Marco Arment in an interview for Wired’s Gadget Lab:
“Pagination is obviously an artificially bolted-on construct on the iPad and iPhone, especially when the source content is unpaginated web articles,” Arment says.“The most ‘authentic’ web-article advancement method, to me, is just scrolling. But I can’t deny that I like pagination better. Scrolling through long articles just feels tedious.”
I tend to agree with Marco’s design sense, and Instapaper is a terrific, use-it-every-day kind of app, but I think he may be missing something here. Pagination absolutely is a bolted-on design holdover from a non-digital technology. But that doesn’t mean that using it is bad or unnecessary design.
It’s almost as if Marco (can I call him that instead of Mr. Arment?) is apologizing for a feature he knows will be looked down upon in some circles. He should instead be proud of his inclusion of such a feature and use his own intuitive tendency toward pagination as a prime example.

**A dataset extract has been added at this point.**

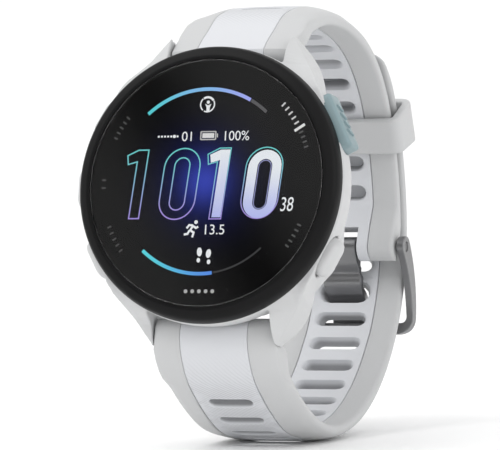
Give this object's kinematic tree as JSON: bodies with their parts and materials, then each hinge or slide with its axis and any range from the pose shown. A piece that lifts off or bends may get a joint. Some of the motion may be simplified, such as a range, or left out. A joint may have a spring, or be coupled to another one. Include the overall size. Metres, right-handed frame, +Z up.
{
  "type": "gps running watch",
  "caption": "Round wrist watch for runners on a buckled two-tone silicone strap, with side buttons, a glass display face and a rear heart-rate sensor.",
  "frame": {"origin": "on the table under the middle of the box round the watch, which stands on the lowest point of its strap loop", "axes": "+X towards the three o'clock side, -Y out of the dial, +Z up; the dial leans back 12 degrees from upright"},
  "size_m": [0.0452, 0.0682, 0.0685],
  "materials": {
    "housing": "fine satin fibre-reinforced polymer, cool light grey",
    "cover": "moulded polymer, light grey",
    "bezel": "satin charcoal black",
    "lens": "polished chemically strengthened glass",
    "display": "glossy display panel",
    "adhesive": "black adhesive",
    "frame_plastic": "moulded inner parts",
    "board": "circuit board",
    "seal_rubber": "moulded seals",
    "window": "dark sensor window",
    "contacts": "gold-plated contacts",
    "steel": "stainless steel",
    "start_teal": "satin grey-teal",
    "button_grey": "satin light grey",
    "silicone_white": "matte silicone, cool near-white",
    "silicone_grey": "matte silicone, light grey",
    "gunmetal": "brushed dark gunmetal"
  },
  "bodies": {
    "case": {"mid_case": "housing", "bezel_ring": "bezel", "lens_glass": "lens", "lens_adhesive": "adhesive", "display_panel": "display", "inner_frame": "frame_plastic", "gnss_antenna": "frame_plastic", "main_board": "board", "battery": "frame_plastic", "vibration_motor": "frame_plastic", "piezo_buzzer": "frame_plastic", "sensor_board": "board", "rear_cover_gasket": "seal_rubber", "button_switches": "frame_plastic", "sensor_window": "window", "rear_cover": "cover", "rear_cover_screws": "steel", "charging_contacts": "contacts"},
    "start_button": {"start_button": "start_teal", "start_button_seal": "seal_rubber", "start_button_clip": "steel"},
    "back_button": {"back_button": "button_grey", "back_button_seal": "seal_rubber", "back_button_clip": "steel"},
    "light_button": {"light_button": "button_grey", "light_button_seal": "seal_rubber", "light_button_clip": "steel"},
    "up_button": {"up_button": "button_grey", "up_button_seal": "seal_rubber", "up_button_clip": "steel"},
    "down_button": {"down_button": "button_grey", "down_button_seal": "seal_rubber", "down_button_clip": "steel"},
    "upper_strap": {"upper_strap_core": "silicone_white", "upper_strap_edge_left": "silicone_grey", "upper_strap_edge_right": "silicone_grey", "upper_spring_bar": "steel", "buckle_pin": "steel"},
    "lower_strap": {"lower_strap_core": "silicone_white", "lower_strap_edge_left": "silicone_grey", "lower_strap_edge_right": "silicone_grey", "lower_spring_bar": "steel"},
    "upper_release_lever": {"upper_release_lever": "steel"},
    "lower_release_lever": {"lower_release_lever": "steel"},
    "strap_keeper": {"strap_keeper": "silicone_grey"},
    "buckle_frame": {"buckle_frame": "gunmetal"},
    "buckle_tongue": {"buckle_tongue": "gunmetal"}
  },
  "joints": [
    {"name": "start_button_press", "type": "slide", "parent": "case", "child": "start_button", "axis": [-0.8926, -0.0937, -0.441], "range_m": [0, 0.0005], "stiffness_N_per_m": 400, "springref_m": -0.0005},
    {"name": "back_button_press", "type": "slide", "parent": "case", "child": "back_button", "axis": [-0.866, 0.104, 0.4891], "range_m": [0, 0.0005], "stiffness_N_per_m": 400, "springref_m": -0.0005},
    {"name": "light_button_press", "type": "slide", "parent": "case", "child": "light_button", "axis": [0.866, -0.104, -0.4891], "range_m": [0, 0.0005], "stiffness_N_per_m": 400, "springref_m": -0.0005},
    {"name": "up_button_press", "type": "slide", "parent": "case", "child": "up_button", "axis": [1, 0, 0], "range_m": [0, 0.0005], "stiffness_N_per_m": 400, "springref_m": -0.0005},
    {"name": "down_button_press", "type": "slide", "parent": "case", "child": "down_button", "axis": [0.866, 0.104, 0.4891], "range_m": [0, 0.0005], "stiffness_N_per_m": 400, "springref_m": -0.0005},
    {"name": "upper_strap_pivot", "type": "hinge", "parent": "case", "child": "upper_strap", "pos_m": [0.00043, -0.0167, 0.06173], "axis": [1, 0, 0], "range_deg": [-1.5, 1.5], "stiffness_Nm_per_rad": 3},
    {"name": "lower_strap_pivot", "type": "hinge", "parent": "case", "child": "lower_strap", "pos_m": [0.00043, -0.02581, 0.01888], "axis": [1, 0, 0], "range_deg": [-1.5, 1.5], "stiffness_Nm_per_rad": 3, "deforming": ["lower_strap_core", "lower_strap_edge_left", "lower_strap_edge_right"]},
    {"name": "upper_lever_slide", "type": "slide", "parent": "upper_strap", "child": "upper_release_lever", "axis": [-1, 0, 0], "range_m": [0, 0.0012], "stiffness_N_per_m": 300, "springref_m": -0.0005},
    {"name": "lower_lever_slide", "type": "slide", "parent": "lower_strap", "child": "lower_release_lever", "axis": [-1, 0, 0], "range_m": [0, 0.0012], "stiffness_N_per_m": 300, "springref_m": -0.0005},
    {"name": "keeper_slide", "type": "hinge", "parent": "upper_strap", "child": "strap_keeper", "pos_m": [0.00043, -0.01226, 0.03453], "axis": [1, 0, 0], "range_deg": [-10, 1.5]},
    {"name": "buckle_frame_pivot", "type": "hinge", "parent": "upper_strap", "child": "buckle_frame", "pos_m": [0.00043, 0.02749, 0.02964], "axis": [1, 0, 0], "range_deg": [0, 3]},
    {"name": "tongue_pivot", "type": "hinge", "parent": "buckle_frame", "child": "buckle_tongue", "pos_m": [0.00043, 0.02749, 0.02964], "axis": [1, 0, 0], "range_deg": [0, 3]}
  ],
  "couplings": [
    {"joint": "lower_strap_pivot", "follows": "upper_strap_pivot", "ratio": 1}
  ]
}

Why is it that pagination feels natural or comfortable to many, even if the source material is a continuous scrolling page? My answer is design. Design places a construct upon content (even punctuation and paragraphing can be considered as such). If I handed someone the current draft of my novel without punctuation or paragraphs, it would be nearly impossible to follow. Pagination is an extension of this concept. Each page is an acceptable breakpoint for the reader, a place to pause, process, choose whether or not to continue. The fact that the page-flip animation is “slow,” that’s a feature. As someone who teaches literature and language every day, processing time can be a huge factor in a reader’s ability to internalize and apply information. Pagination can be helpful in doing so with digital content.
“But pagination in Instapaper and other apps is automatic!” you say. It is, but the benefit doesn’t come necessarily from the author breaking up the text at his or her perfectly chosen point, it comes from the sense that the text allows the reader room to breathe, as a period or comma does, as any whitespace does in design.
As everyone knows (or at least pretends to know) computers process information as 0’s and 1’s. There are no spaces. Humans, on the other hand, can’t process this information at all—or do so incredibly ineffectively at best. Instead, we place layer after layer of design constructs atop the binary code to make it more easily accessible. The page-flip is just another in a long line of “unnecessary” features to help us poor humans understand the content.